Cut Your Risk of Colon Cancer in HALF!
THIS leafy green helps change your gene expression to prevent polyp growth
Colon cancer is becoming a major health threat here in the States.
It’s climbed its way up to the second leading cause of cancer deaths.
One major way to reduce your risk of developing—or dying from—colon cancer is to get regular colonoscopies.
These are helpful because they identify and remove polyps before they turn cancerous.
But wouldn’t it be better to prevent colon cancer from ever developing?
Now you can, with a vegetable that’s been found to cut your risk of colon cancer in HALF.
It’s Popeye’s favorite food: spinach.
Previous studies have shown that eating vegetables and green foods like spinach can cut your risk of colon cancer by as much as half.
Other studies have shown that spinach is especially effective at preventing pre-cancerous polyps from forming.
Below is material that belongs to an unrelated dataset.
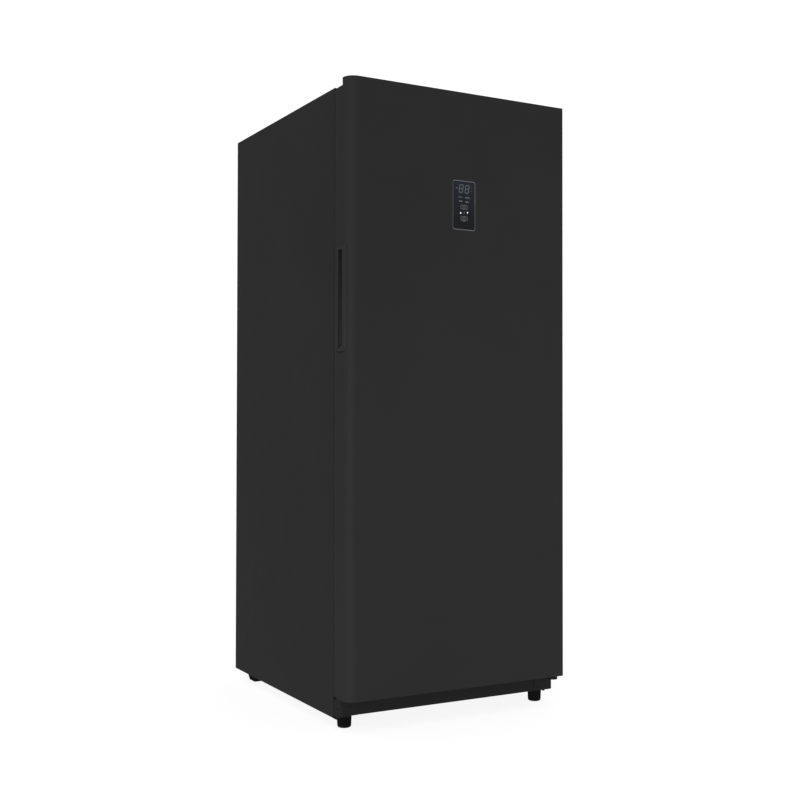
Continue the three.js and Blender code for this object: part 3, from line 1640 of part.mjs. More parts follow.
piece(cabinetGroup, "hinge_pin_upper", hingePin(topPinHead, 1, topPinTip), zincSteel());
const lowPinHead = lowShelfZ - lowHingePlate - seat;
const lowPinTip = doorLowZ + bushLength - 2;
piece(cabinetGroup, "hinge_pin_lower", hingePin(lowPinHead, -1, lowPinTip), zincSteel());
piece(cabinetGroup, "rear_foot_left", rearFoot(-1), rubber());
piece(cabinetGroup, "rear_foot_right", rearFoot(1), rubber());
piece(cabinetGroup, "levelling_foot_left", levellingFoot(-footX), rubber());
piece(cabinetGroup, "levelling_foot_right", levellingFoot(footX), rubber());

piece(cabinetGroup, "compressor", compressor(), blackSteel());
piece(cabinetGroup, "relay_cover", relayCover(), darkPlastic());
piece(cabinetGroup, "drip_tray", dripTray(), darkPlastic());
piece(cabinetGroup, "filter_drier", filterDrier(), copper());
piece(cabinetGroup, "refrigerant_pipe", refrigerantPipe(), copper());
piece(cabinetGroup, "control_box", controlBox(), darkPlastic());
piece(cabinetGroup, "machine_cover", machineCover(), darkPlastic());
piece(cabinetGroup, "cord_gland", cordGland(), rubber());

piece(cabinetGroup, "evaporator_cover", evaporatorCover(), whitePlastic());
piece(cabinetGroup, "evaporator_coil", evaporatorCoil(), zincSteel());
piece(cabinetGroup, "defrost_heater", defrostHeater(), zincSteel());
piece(cabinetGroup, "drain_tube", drainTube(), darkPlastic());
piece(cabinetGroup, "fan_motor", fanMotor(), darkPlastic());
piece(cabinetGroup, "fan_rotor", fanRotor(), whitePlastic());
piece(cabinetGroup, "lamp", lamp(), clearPlastic());

for (let i = 0; i < shelfCount; i++) {
  piece(cabinetGroup, `shelf_pane_${i + 1}`, shelfPane(i), glass());
  piece(cabinetGroup, `shelf_trim_${i + 1}`, shelfTrim(i), whitePlastic());
}
piece(cabinetGroup, "basket_runner_left", basketRunner(-1), whitePlastic());
piece(cabinetGroup, "basket_runner_right", basketRunner(1), whitePlastic());
piece(cabinetGroup, "basket", basket(), clearPlastic());

piece(doorGroup, "door_skin", doorSkin(), charcoal());
piece(doorGroup, "door_cap_top", doorCapTop(), darkPlastic());
piece(doorGroup, "door_cap_bottom", doorCapBottom(), darkPlastic());
piece(doorGroup, "door_foam", doorFoam(), foam());
piece(doorGroup, "door_liner", doorLiner(), whitePlastic());
piece(doorGroup, "door_seal", doorSeal(), sealVinyl());
piece(doorGroup, "handle_insert", handleInsert(), charcoal());
const topBushFlange = topPlateZ - 2 * seat;
const topBush = hingeBush(topBushFlange, doorRearTopZ - bushLength, doorRearTopZ + seat);
piece(doorGroup, "hinge_bush_upper", topBush, whitePlastic());
const lowBush = hingeBush(lowShelfZ + seat, doorLowZ + bushLength, doorLowZ - seat);
piece(doorGroup, "hinge_bush_lower", lowBush, whitePlastic());
piece(doorGroup, "display_bezel", displayBezel(), finish(0x5a5b5e, 0.35, 0.3));
piece(doorGroup, "display_window", displayWindow(), finish(0x24272c, 0.12, 0));
piece(doorGroup, "display_board", displayBoard(), finish(0x12351f, 0.5, 0));
for (let i = 0; i < binCount; i++) {
  piece(doorGroup, `door_bin_${i + 1}`, doorBin(i), clearPlastic());
}

export default freezer;
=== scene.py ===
"""Looks of a free-standing upright freezer: its finishes, its small fittings, the studio and the camera.

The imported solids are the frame. This script gives each of them a finish, adds the pieces that are too small
or too fine for the solids, and lights the whole in a plain pale studio. Sizes are in metres.
"""

import json
import logging
import math
from dataclasses import dataclass, field
from enum import Enum
from typing import Iterable, Sequence

import bmesh
import bpy
from mathutils import Matrix, Vector


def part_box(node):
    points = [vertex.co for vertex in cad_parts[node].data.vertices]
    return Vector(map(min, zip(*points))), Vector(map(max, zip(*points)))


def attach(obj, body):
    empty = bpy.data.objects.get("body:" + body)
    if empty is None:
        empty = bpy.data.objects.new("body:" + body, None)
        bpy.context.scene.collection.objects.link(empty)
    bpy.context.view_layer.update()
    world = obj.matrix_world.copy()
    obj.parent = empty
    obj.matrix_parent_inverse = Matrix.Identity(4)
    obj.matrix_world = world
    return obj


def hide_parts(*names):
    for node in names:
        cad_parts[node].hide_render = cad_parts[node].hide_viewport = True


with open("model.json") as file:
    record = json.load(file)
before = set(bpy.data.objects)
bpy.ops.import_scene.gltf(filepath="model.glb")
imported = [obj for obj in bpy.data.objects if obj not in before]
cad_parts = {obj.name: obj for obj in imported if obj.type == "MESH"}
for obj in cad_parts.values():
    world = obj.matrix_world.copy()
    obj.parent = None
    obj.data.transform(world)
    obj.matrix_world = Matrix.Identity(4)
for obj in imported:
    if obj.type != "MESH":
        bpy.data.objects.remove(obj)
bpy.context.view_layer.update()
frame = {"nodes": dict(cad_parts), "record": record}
LOG = logging.getLogger("freezer")
MM = 0.001
Point = tuple[float, float]
Colour = tuple[float, float, float]
Spot = tuple[float, float, float]
Socket = bpy.types.NodeSocket
Finishes = dict[str, bpy.types.Material]


# ---- Colours and finishes ------------------------------------------------------------------------------


def linear(code: str) -> Colour:
    """Turns a six-digit screen colour into linear light.

    Args:
        code: The colour as hexadecimal digits.

    Returns:
        Its red, green and blue as linear values.
    """

    def one(value: float) -> float:
        """Undoes the screen's curve for one channel."""
        return value / 12.92 if value <= 0.04045 else ((value + 0.055) / 1.055) ** 2.4

    return tuple(one(int(code[i : i + 2], 16) / 255) for i in (0, 2, 4))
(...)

This latest study gives us insight into HOW spinach produces these remarkable results.
Researchers used an animal model of familial adenomatous polyposis, a heredity condition that causes young people to develop hundreds of polyps in their colon.
People with this condition typically need to have their colon surgically removed to prevent this out-of-control polyp growth. They’re then put on damaging NSAIDs for the rest of their lives to help prevent tumors from forming in their duodenum.
For this study, mice with familial adenomatous polyposis were fed a diet of freeze-dried spinach for 26 weeks.
The spinach diet produced significant anti-tumor activity in the colon and small intestine. It increased diversity in the gut microbiome, and it changed the gene expression in such a way to help prevent cancer.
That is remarkable, but there’s more.
The spinach diet also helped regulate inflammation.
This simple food fix could be a game-changer for the individuals dealing with this hereditary form of colon cancer.
And as previous studies have indicated, spinach could help prevent pre-cancerous polyps in everyone, not just those with this condition.